The role of empires in fostering market exchange renders the view of
colonialism as nothing more than an exploitative state untenable. For
example, Indian nationalists claimed that India made too many payments to
Britain owing to its political status and called these payments a ‘drain’
of savings. The book cites drain as if it is an accomplished and accepted
fact. It is not. It is just bad economics. Most of these payments were
market-mediated, meaning that these either saved costs (like service of
loans raised in London, where interest rates were lower than in India) or
came from income generated within India (like repatriated profits of
trading and manufacturing firms).
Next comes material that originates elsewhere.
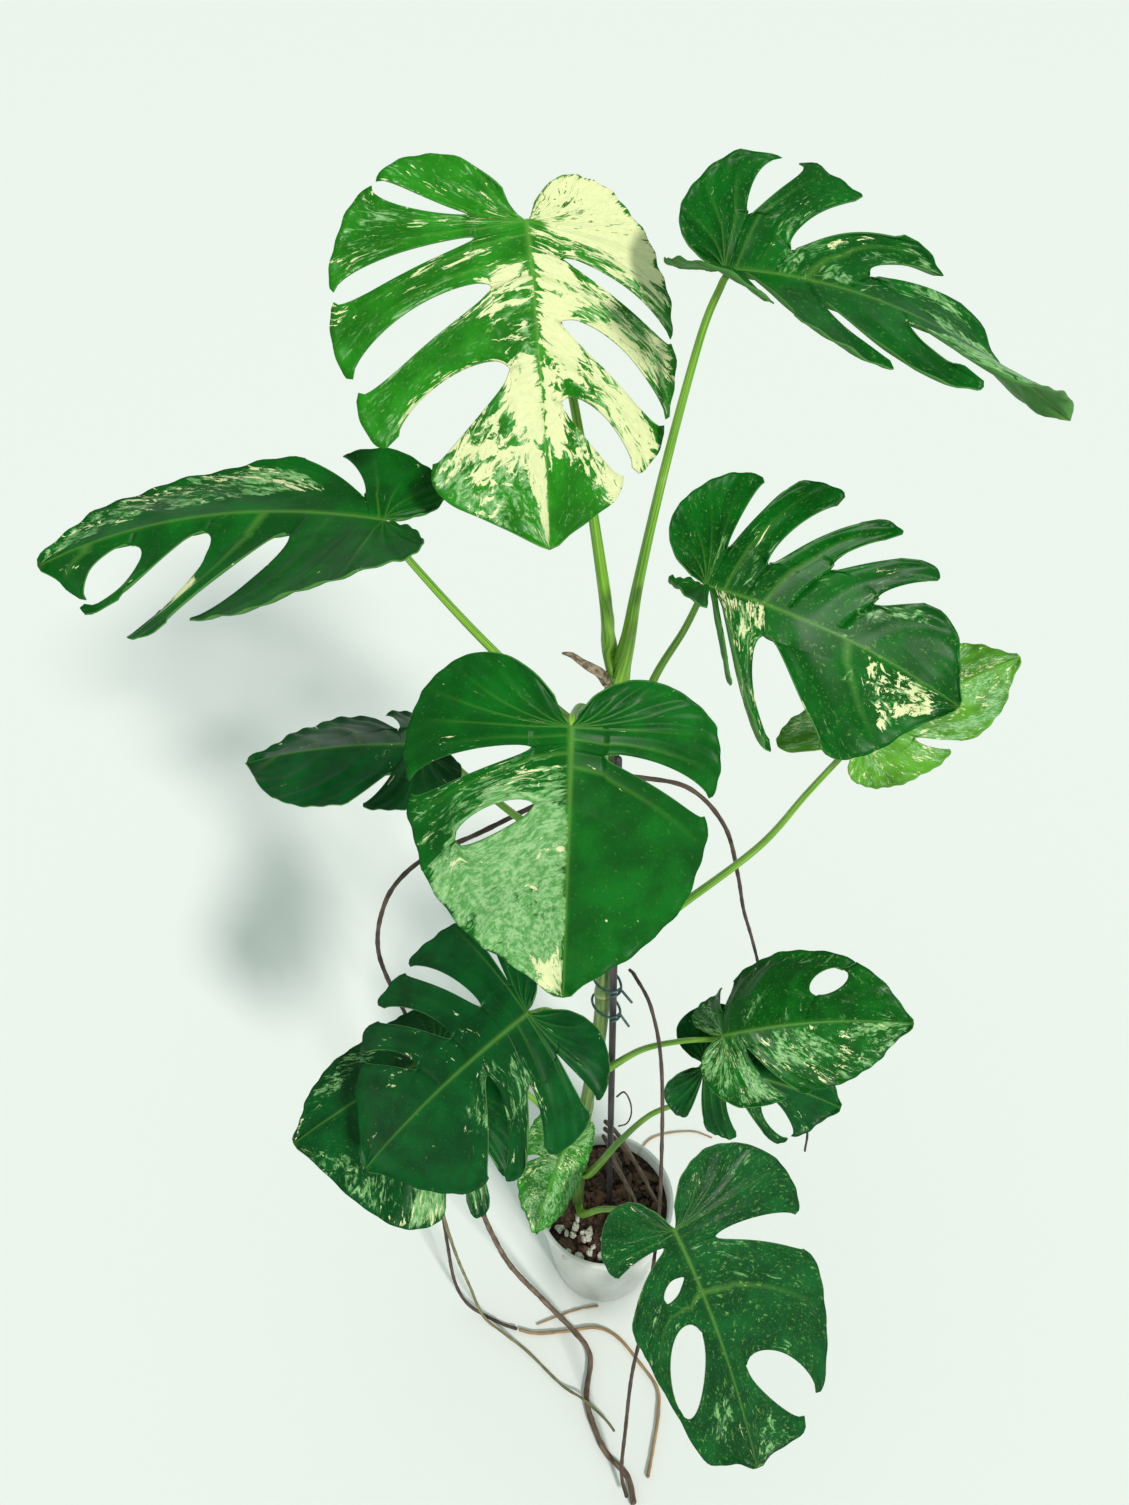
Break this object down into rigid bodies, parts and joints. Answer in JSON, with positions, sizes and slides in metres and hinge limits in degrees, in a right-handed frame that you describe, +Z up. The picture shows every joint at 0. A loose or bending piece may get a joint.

The railway guarantees were cited as a
drain; current research shows that the railways generated enormous positive
externalities in the Indian economy.

Among indigenous businesses that made money using these newly formed global
connections were the owners of the world\’s fourth largest cotton mill
complex in western India. This industrial complex employing half a million
or more people emerged without protection, competing with the first
industrial nation in a free trading system, and had all but driven out
Manchester from the Indian market by the 1920s. Ironically, the cotton
mills of India confirm Guha’s claim that technologies travelled to and
succeeded in locations with favourable resource and market conditions. To
the extent that the imperial contacts facilitated such mobility, this
example challenges the argument that the imperial impact was mainly
‘corrosive.’



Tirthankar Roy is a professor of economic history at the London School of
Economics and Political Science. He is the co-author, with Leigh Gardener,
of *The Economic History of Colonialism* (Bristol University Press, 2021).